The Independent Television Commission reminded the agency that it should show goods in the state consumers buy them, 'although products may be shown at their best, this does not justify untypical presentation'.

Mr Wilson said that the quilting seemed pronounced on screen because strong lighting enhanced the three-dimensional effect. The sequence was reshot with lower lighting at a cost of several thousand pounds. The ITC accepted it only grudgingly.

Vicious competition in the pounds 600m lavatory paper market threw up another complaint to the ITC last month. Four viewers were unhappy about the advertisement for the market leader, Andrex, that featured a boy and a puppy going from shop to shop to find a book - a pastiche of the 'J R Hartley' commercial for Yellow Pages.

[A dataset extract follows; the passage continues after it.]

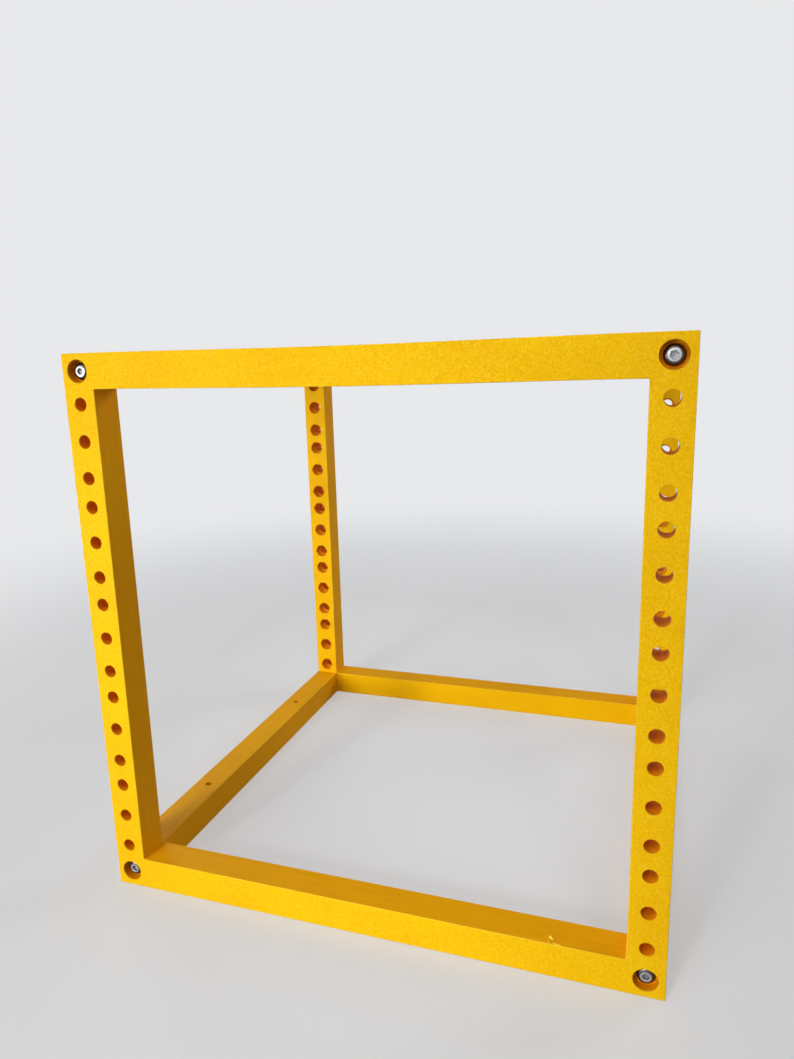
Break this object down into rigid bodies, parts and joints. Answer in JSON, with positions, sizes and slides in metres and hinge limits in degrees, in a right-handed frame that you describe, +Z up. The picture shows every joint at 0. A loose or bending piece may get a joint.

Protesters said it was dangerous for children to be out without an adult, and one added the dog should have been on a lead. The ITC agreed, and the advertisement has been discontinued.

Both Andrex and Kleenex spend about pounds 9m annually on advertising. Andrex claims nearly 25 per cent of all lavatory paper sales. Kleenex says it had 14 per cent, with the quilted paper capturing more than 2 per cent since its autumn launch.